Source: Cambridge Associates LLC.
Notes: Data through 2016 represent sum of fund-raising targets for all funds with a given vintage year and are reported by Cambridge Associates as of March 31, 2017. Fund raising for 2017 represents a forecast for the full year based on expected or reported fund-raising targets for funds that are either open or expected to open in 2017, and is subject to change. Cambridge Associates’ data are supplemented by manager reported data and information from manager meetings as necessary.
However, despite manager optimism stemming from favorable industry trends, investors would be wise to exhibit a degree of restraint before committing to new private equity energy funds, given signs that (1) a sizable amount of unspent capital is already out there and (2) the uptake among LPs may not be as robust across the space as it has been over the past decade because of the large amount of current unfunded exposure. The implications of this dynamic are potentially significant. Investors that plow forward with new commitments in 2017 may find themselves committed to funds that end up having long fund-raising runways (and distracted managers), if demand for additional private energy exposure softens. Even if 2017’s fund-raising targets are successful, the amount of dry powder will increase substantially, which has implications for asset entry pricing, expected returns, and risk.
Reviewing the Trends
Many investment managers returning to market in 2017 have prior funds that are meaningfully less invested than they are committed. What does this mean and what’s driving this dynamic? Recall that most managers in private equity energy (particularly larger, more established ones) use an equity line of credit (ELOC) as their primary strategy. An ELOC strategy centers on managers sourcing and providing third-party management teams with a line of typically undrawn equity capital and a multi-year time horizon for the team to acquire assets and fully draw down the commitment.
When the acquisition markets are constrained and/or when there is significant competition among management teams in only a few select basins for a few select assets—as is the case today in the Permian and Delaware Basins, the SCOOP and STACK, and Eagle Ford Shale—it can be difficult for teams to actually put their committed capital to work. The result is that many teams are unable to invest their commitments in a timely manner, and the fund manager is left with a portfolio that is often much more committed than it is actually invested.

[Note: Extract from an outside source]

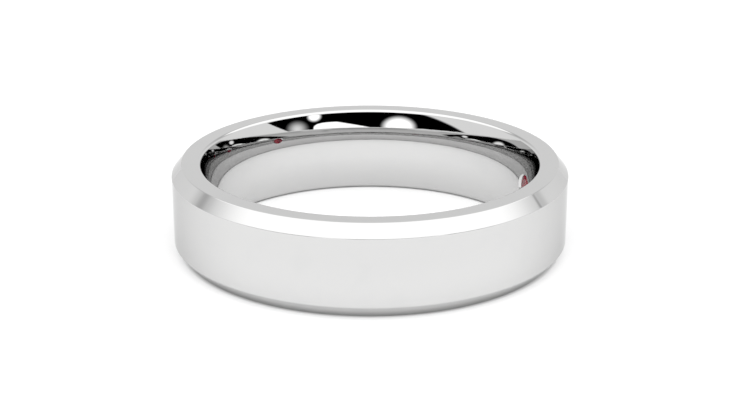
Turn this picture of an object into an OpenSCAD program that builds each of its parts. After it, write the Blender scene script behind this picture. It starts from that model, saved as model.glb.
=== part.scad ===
// Wedding band: a flat-faced court band with bevelled shoulders and a comfort-fit inside,
// with one small round ruby set flush in the inner wall.
// The band lies on one flat rim: z = 0 is the surface under it, and +Z is the band's own axis.

/* [Band] */
// Finger hole diameter at its narrowest, half way up the band
finger_d = 18.1; // [15:0.1:23]
// Thickness of the metal half way up the band
wall = 1.95; // [1.9:0.05:2.6]
// Width of the band, which is its height as it lies flat
band_w = 5.0; // [4.5:0.5:6]
// How far each bevel comes in from the outer face
bevel_in = 0.55; // [0.3:0.05:0.7]
// How far each bevel reaches down the outer face
bevel_down = 0.66; // [0.4:0.02:1]
// Radius that breaks each sharp outer edge
edge_r = 0.06; // [0.03:0.01:0.1]

/* [Comfort fit] */
// Width of the straight land in the middle of the inner wall, where the ring size is measured
land_w = 0.5; // [0.2:0.1:0.8]
// Radius of the inner wall's rounding across the band
comfort_r = 7.0; // [6:0.5:12]
// Radius that rolls the inner wall over into the flat rim
rim_r = 0.19; // [0.15:0.01:0.3]

/* [Ruby] */
// Diameter of the ruby at its girdle
stone_d = 1.6; // [1.4:0.02:1.7]
// Where the ruby sits round the band, in degrees from +X towards +Y
stone_turn = 12; // [10:1:350]
// How far the ruby's table lies below the inner wall
stone_recess = 0.01; // [0.01:0.01:0.05]
// Table width as a share of the diameter
table_share = 0.72; // [0.6:0.01:0.76]
// Slope of the crown's main facets, in degrees
crown_slope = 20; // [18:0.5:30]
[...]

Ultimately, LPs end up with higher ongoing exposure and future capital call liabilities, with less capital actually invested.
ELOC-focused funds also tend to grow in total size quickly. These managers have a faster fund-raising velocity given it is much easier and quicker to commit a fund than actually fund it, which amplifies the current dynamic. Figure 2 tracks the estimated amount of “dry powder” available in the market today, and illustrates the significant increase in dry powder into the 2014 market downturn. Fund raising and fund size growth accelerated in this period, and managers have been unable to meaningfully chip away at this capital stockpile. Contrast this with industry-wide capex, which has plunged since 2014 (Figure 3), illustrating that there simply has not been as much investment going on in the industry.

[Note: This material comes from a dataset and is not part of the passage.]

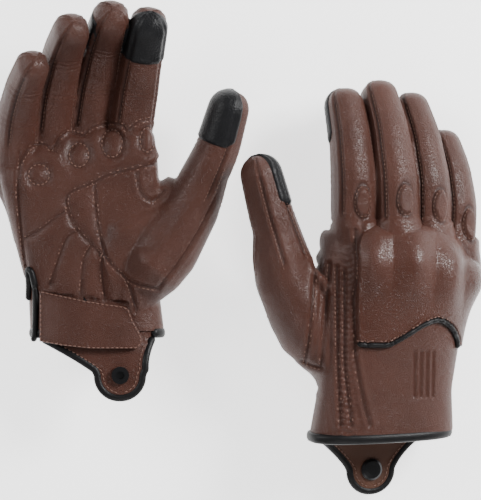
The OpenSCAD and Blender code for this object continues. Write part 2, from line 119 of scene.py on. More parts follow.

Source: Cambridge Associates LLC.
Notes: Dry powder data are cumulative for the trailing three-year period. Data for 2017 are estimated.
Source: Thomson Reuters Datastream.
Notes: Data are the aggregate amount of capital expenditures of constituents of the Datastream US Oil & Gas Index. Data are adjusted by CPI-U.
Together, these factors imply that LPs have a lot of exposure to funds they committed to several years ago, but not nearly as much actual capital invested, which likely puts meaningful distributions on these investments still another couple years away—leading to a continued likely cash outflow on commitments already in LPs’ portfolios. Net cash outflow has deepened since 2014 as capital calls were not offset by corresponding distributions (Figure 4), implying that LPs are still funding their exposure on existing positions.
Source: Cambridge Associates LLC.
As a result, LPs’ private equity energy portfolio exposure is likely still increasing. Several institutional LPs with which we have spoken commented that they are nearing the top end of their strategic allocation ranges for private equity energy/real assets, particularly those who aggressively committed to funds throughout the early 2010s. In addition, the trend we just discussed where managers have largely committed but not fully invested the capital from their prior funds creates challenges for investors to fully understand their true exposure. Given these trends, there may not be many real portfolio-driven catalysts to add additional exposure across a wide swath of the traditional private equity energy LP base.
Looking Ahead
The anecdotal and quantitative evidence we are seeing sets the stage for a meaningful bifurcation of outcomes with managers’ fund raises this year. Brand-name managers whose returns have consistently outperformed benchmarks will continue to hit their fund-raising targets regardless of these market dynamics. LPs are unlikely to want to give up access, viewing an ante up for the next fund as part of the price of admission no matter how much unfunded exposure they already have. However, the rest of the field—managers with modest and/or inconclusive performance on prior funds through the downturn, team turnover, succession considerations, or other manager-specific issues—could face challenges reaching some of the stated fund-raising targets. This could make prolonged fund-raising periods, certainly longer than what managers have gotten used to, more of the norm. Already, several established funds that kicked off new fund raises after 2014 have been out in the market for years in some instances without hitting their targets, and in other cases have cut target fund sizes. We would expect these types of stories to become more numerous during this cycle.
What’s the punchline from all this? While there will always be managers and fund raises, time should be on LPs’ side during this fund-raising cycle, and they should use it to their advantage to negotiate more preferential fees and terms; to manage their portfolio exposure; and to mitigate blind pool risk on new commitments.
We advise patience when making new fund commitments during this cycle, particularly to managers that manage larger, diversified funds with meaningfully unfunded legacy portfolios. When there is no access constraint, patience can mitigate one of the largest risks private equity investors face, blind pool risk, and be well worth the late-closing interest and potentially foregone first-closing fee discount.